Saturday, 7 March 2009

Thursday evening performances



The poets included Ricardo Domeneck, an originally Brazilian poet who lives in Berlin and edits Hilda magazine, and Eduard Escoffet, a Catalan poet who performed the Krikri festivals in 2003 and 2008.

I’ve been unlucky with Ricardo’s readings: his outdoor performance at the Poesiefestival Berlin was cancelled due to torrential rain, and last night the projector wasn’t working, which is tough on a poet who uses a lot of video art in his performances. The pleasure of a straightforward reading, though, was that it brought out the quality of the texts. My favourites were a piece in English based on various dictionary definitions of ‘body’ – I’m making it sound boring, but he did original and surprising things with an old idea – and a multilingual piece that danced from Portuguese to German to English to Spanish to Italian without tripping over its toes. It reminded me a little of something Jessica said about her ‘Veils’ (in the exhibition – I’ll blog about them soon): the experience of language learning “when you look at a sign system and you know it has meaning and that you should be able to understand it but you can’t … that moment, as the language passes from opacity to translucence, fades as quickly as it arrives.” For me Ricardo’s poem was constantly slipping between the veils, girasoles and Schmetterlingen.

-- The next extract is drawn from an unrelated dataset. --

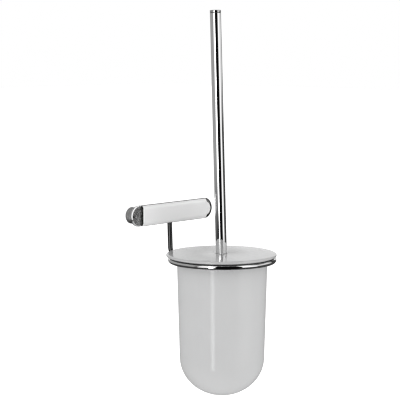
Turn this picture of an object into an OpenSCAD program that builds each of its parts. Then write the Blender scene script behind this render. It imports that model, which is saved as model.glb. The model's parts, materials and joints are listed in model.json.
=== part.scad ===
// Wall-mounted toilet brush holder: chrome arm and ring, frosted glass cup, flat lid and leaning brush.
// Millimetres. +Z is up, the wall is the plane Y = 0 and the object stands out towards -Y.
// The origin is the centre of the wall boss's back face.

/* [Wall boss] */
// Diameter of the knurled boss
boss_d = 18.2; // [16:0.1:19]
// Visible length of the boss, from the wall to the back bar
boss_len = 9.5; // [8:0.1:14]
// Diameter of the spigot that enters the back bar
spigot_d = 12; // [10:0.5:13]
// Length of the spigot
spigot_len = 2.3; // [1.5:0.1:2.4]
// Core diameter of the threaded hole for the wall stud
stud_hole_d = 5; // [4:0.1:6]
// Depth of the threaded hole
stud_hole_len = 9; // [7:0.5:10]

/* [Arm] */
// Height of the arm, and diameter of its round ends
arm_h = 22.6; // [21:0.1:24]
// Distance from the boss axis to the arm's right end
arm_reach = 113; // [100:0.1:115]
// Thickness of the back bar
bar_t = 3.4; // [3.2:0.1:5]
// Thickness of the front plate
plate_t = 2.6; // [2.5:0.1:4]
// Distance from the boss axis to the straight left edge of the front plate
plate_start = 3.6; // [0:0.1:6]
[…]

This is the fourth time I’ve heard Eduard perform, I think. I don’t know whether he has ever performed in North America (hint hint Jenny, angela…) but if you get the chance to see him you will come out of the auditorium floating several inches off the ground. His Catalan translation of Paul Celan’s ‘Sprich auch du’ (parla tu tambe sprich auch du, on his myspace page) is the only poem that has ever had me dancing round the living room… I’m not sure how Celan would feel about that, but then he never heard his poem in Catalan. Eduard uses a mixture of languages, and often works with translations projected onto a screen behind him, but as I said the projector wasn’t working last night. The performance and musical aspects of his work are easily strong enough for it not to matter that the audience don’t always understand the words, but this is the first time I’ve been struck by the oddness of regularly performing for a roomful of people who don’t speak your language at all. And by the beauty of Eduard’s hand gestures: he dances his work, much in the way that an Indian dancer mimes a song text.